Education

‘It’s been a fantastic ride.’ UNC Charlotte’s Phil Dubois reveals retirement plans.

When Phil Dubois’ son and daughter-in-law had twins in March, the UNC Charlotte chancellor knew now was the time to leave the school he has helmed since 2005.

Dubois and his wife, Lisa, had discussed their retirement plans for nearly two years. They already had bought property on Lake Oconee in central Georgia, not too far from where his son lives in Atlanta.

Dubois announced Tuesday that he will retire in June 2020 and spoke a news conference Wednesday on campus. He shared with reporters his proudest accomplishments as chancellor from the past 14 years — before then he was the school’s provost and Vice Chancellor for Academic Affairs — and what’s ahead for the couple.

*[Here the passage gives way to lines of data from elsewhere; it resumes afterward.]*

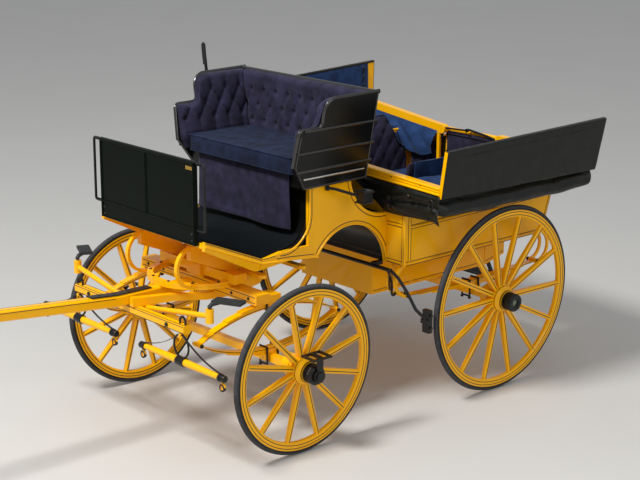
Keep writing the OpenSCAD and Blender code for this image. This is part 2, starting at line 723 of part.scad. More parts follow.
footboard();
dashboard();
boot_panels();
boot_shell();
driver_seat();
driver_cushion();
driver_backrest();
seat_fall();
front_wall();
side_panel_left();
side_panel_right();
rear_panels();
passenger_well();
bench_cushion_left();
bench_cushion_right();
bench_back_left();
bench_back_right();
folded_leather_left();
folded_leather_right();
body_irons();
rear_axle();
rear_springs();
scroll_irons();
brake_gear();
lamp_brackets();
rear_step();
front_axle();
front_springs();
lower_bed();
futchells();
splinter_bar();
tread_steps();
pole();
pole_head();
swingletrees();
hub_steps();
wheel_front_left();
wheel_front_right();
wheel_rear_left();
wheel_rear_right();
tyre_front_left();
tyre_front_right();
tyre_rear_left();
tyre_rear_right();
hub_cap_front_left();
hub_cap_front_right();
hub_cap_rear_left();
hub_cap_rear_right();
rear_door();
hood_left();
hood_right();
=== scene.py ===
import math

import bmesh
import bpy
import numpy as np
from mathutils import Matrix, Vector, noise


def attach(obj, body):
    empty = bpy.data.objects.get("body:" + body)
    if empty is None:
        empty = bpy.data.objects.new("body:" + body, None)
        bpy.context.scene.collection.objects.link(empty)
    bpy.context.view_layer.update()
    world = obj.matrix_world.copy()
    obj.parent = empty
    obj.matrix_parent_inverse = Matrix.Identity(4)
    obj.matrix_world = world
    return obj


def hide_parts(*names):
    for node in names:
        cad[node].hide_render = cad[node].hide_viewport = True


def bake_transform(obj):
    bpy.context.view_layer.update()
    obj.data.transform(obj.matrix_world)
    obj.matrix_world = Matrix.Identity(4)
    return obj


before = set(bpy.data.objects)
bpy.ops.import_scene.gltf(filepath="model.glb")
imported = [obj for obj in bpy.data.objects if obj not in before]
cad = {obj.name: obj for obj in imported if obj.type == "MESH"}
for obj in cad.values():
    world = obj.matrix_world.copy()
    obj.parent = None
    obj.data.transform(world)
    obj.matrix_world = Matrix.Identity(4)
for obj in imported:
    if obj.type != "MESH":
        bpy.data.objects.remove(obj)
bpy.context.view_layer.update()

# ---- Viewpoint ----
# A long lens a little above the seat, from ahead of the carriage's left side.

camera = bpy.data.objects.new("camera", bpy.data.cameras.new("camera"))
camera.data.lens = 86.92
camera.data.sensor_width = 36.0
camera.data.clip_end = 100
camera.location = (6.3676, -4.3813, 3.1411)
aim = Vector((-0.272, 1.5085, 0.762)) - camera.location
camera.rotation_mode = "QUATERNION"
roll = Matrix.Rotation(math.radians(0.144), 3, "Z").to_quaternion()
camera.rotation_quaternion = aim.to_track_quat("-Z", "Y") @ roll
bpy.context.scene.collection.objects.link(camera)
bpy.context.scene.camera = camera

# ---- Painted running gear: the four wheels ----
# Ash spokes and felloes under coach paint, with a steel channel round each rim
# that grips a solid rubber tyre. Fine black lines run round the rims and down the spokes.


def linear(hex_colour):
    """sRGB hex to the linear colour that a shader takes."""
    parts = [int(hex_colour[i:i + 2], 16) / 255 for i in (0, 2, 4)]
    parts = [c / 12.92 if c <= 0.04045 else ((c + 0.055) / 1.055) ** 2.4 for c in parts]
    return (*parts, 1.0)


def finish(name, colour, roughness, **sockets):
    """A new material: its shader's colour, roughness and any other sockets by their names."""
    made = bpy.data.materials.new(name)
    made.use_nodes = True
    shader = made.node_tree.nodes["Principled BSDF"]
    shader.inputs["Base Color"].default_value = linear(colour)
    shader.inputs["Roughness"].default_value = roughness
    for socket, value in sockets.items():
        shader.inputs[socket.replace("_", " ")].default_value = value
    return made


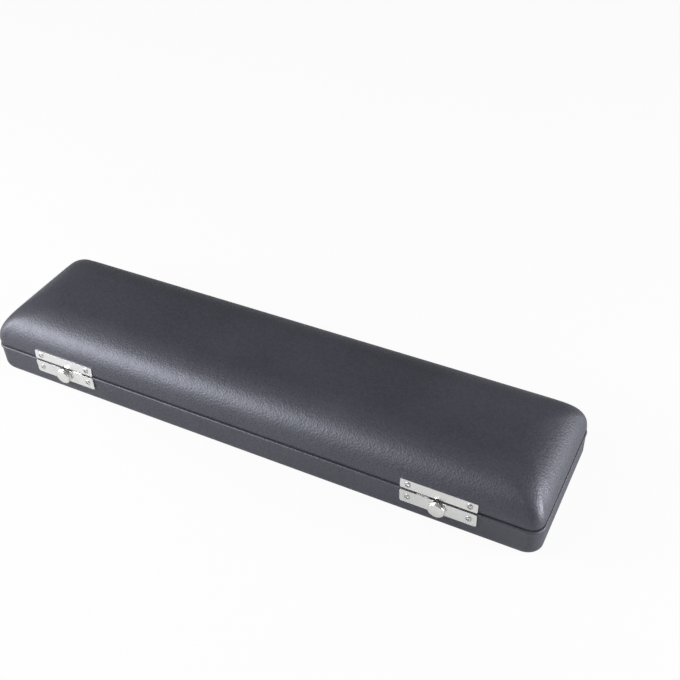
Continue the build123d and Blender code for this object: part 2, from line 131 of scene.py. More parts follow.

Dubois, the school’s fourth chancellor, has helped guide the campus through unprecedented growth: More than $1.2 billion in construction and renovation since 2005, as the student population mushroomed by 43 percent, to just under 30,000 students.

“The team we assembled, it’s just a first-rate team,” Dubois said.

As for projects of which he is proudest, Dubois cited:

UNC Charlotte’s Center City building, the first building of his tenure.

The extension of Charlotte Area Transit System light rail to the campus.

The start of 49ers’ football.

He said the April 30 campus shooting, in which two students died and four were hurt, didn’t play a role in his decision to retire.

In his previous role as president of the University of Wyoming, Dubois also experienced tragedy, when a gay student named Matthew Shepard was beaten and tortured near Laramie in 1998. Shepard died with his beating and death drawing national outrage.

Dubois said the best thing he can do for his eventual replacement “is to get out of the way.” He said he could do some higher-education consulting in retirement.

“I feel very blessed to have been chancellor this long,” Dubois told reporters, while noting how four or five years is the average tenure of a university chancellor in the United States.

Of his final months as chancellor, Dubois said: “This will be a nice lap around the track to thank everyone” who has helped make a difference at UNC Charlotte.

“No regrets,” Dubois said when the Observer asked if he had any. “It’s been a fantastic ride.”